I love my now-grown children without reason and beyond measure. Yet I wouldn’t go back and choose to be a mother all over again. This troubling realization has nothing to do with my beautiful, imperfect, intelligent, challenging and loving kids but everything to do with my own experience of being a mom.
It’s shocking to feel this way because all I ever wanted was to be a mom. I was loved beyond measure as well, but I wasn’t parented well. I wasn’t kept safe or protected from harm, the kind of harm that permeated my entire being and still lingers in unsettling ways. I thought I could parent better because I knew what to do by observing what not to do.
My family of origin was splintered and broken, so I would keep my own intact and whole. I was left in the care of people who hurt me, so I would keep my kids in my own care. I was lonely as an only child and latchkey kid, so I would have multiple children. And I did all that. But all that didn’t do all that for me.

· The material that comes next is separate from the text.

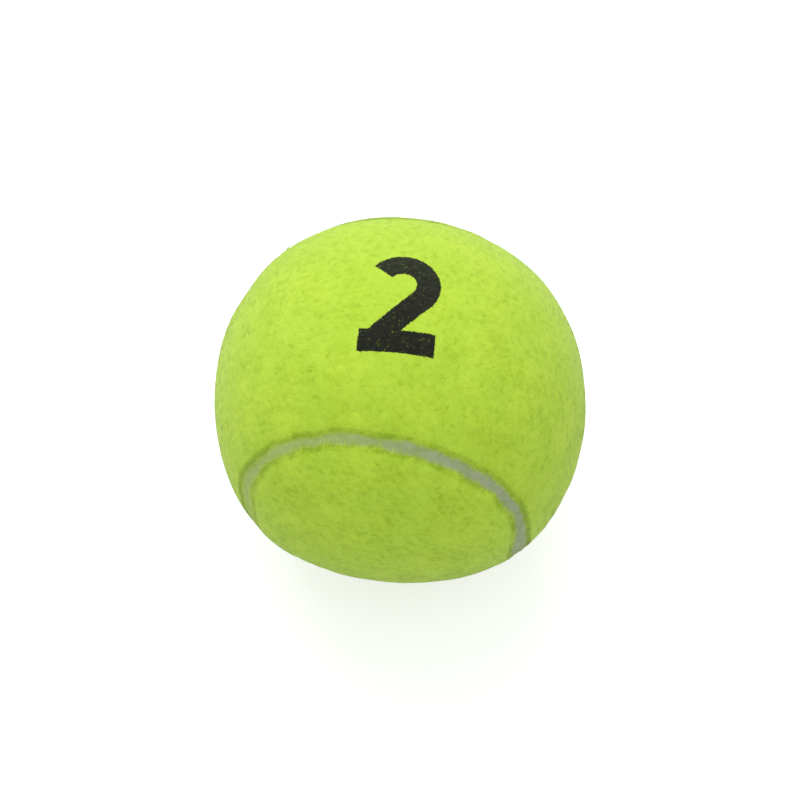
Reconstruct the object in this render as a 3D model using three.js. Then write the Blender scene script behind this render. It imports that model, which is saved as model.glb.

On a subconscious level before becoming a parent, but fully understood today, I thought parenting well and successfully would re-parent me. I thought engineering a safe environment in which my kids could flourish would seal my chips and cracks with gold. I couldn’t protect my kids from sadness and setbacks in life, though. No parent can. Nor should we be able to. It’s not the way of the world — two steps forward and one step back is the dance we’re all meant to do. For all my own strength and endurance, I break down when my kids falter.
Their hurts cut me deeper than my own. The older they get, the bigger their struggles become and the harder it is to bear witness to their breakups and their job losses, their face plants and their f---ups. My stomach lurches and my jaw locks painfully over the stress of watching my kids make devastating choices or suffer at the hands of others. I go dark, you see. My body embodies their turmoil, and I suffer for it. I know there’s a better way, but I don’t know how to do it any other way. I’ve wondered aloud to my therapist why the highs in life don’t take me as high as the lows take me low. She said this is normal. This is biology.
The highs are welcome and pleasant but fleeting. The lows are threatening, and so we pay more attention to them. This gives our pitfalls and tragic moments more chutzpah, more staying power. When my kids suffer, whatever threatens their well-being feels compounded to me, and I feel out of control and ineffective.
I know it isn’t my job to fix, but rather to love. I know love is the fix often. And knowledge is power, but it isn’t a salve. Maybe this brand of heartache is more of a mom thing than a dad thing. Maybe it’s more of a me thing. But it’s a thing I can only just barely withstand. I’m weary and weakened by it.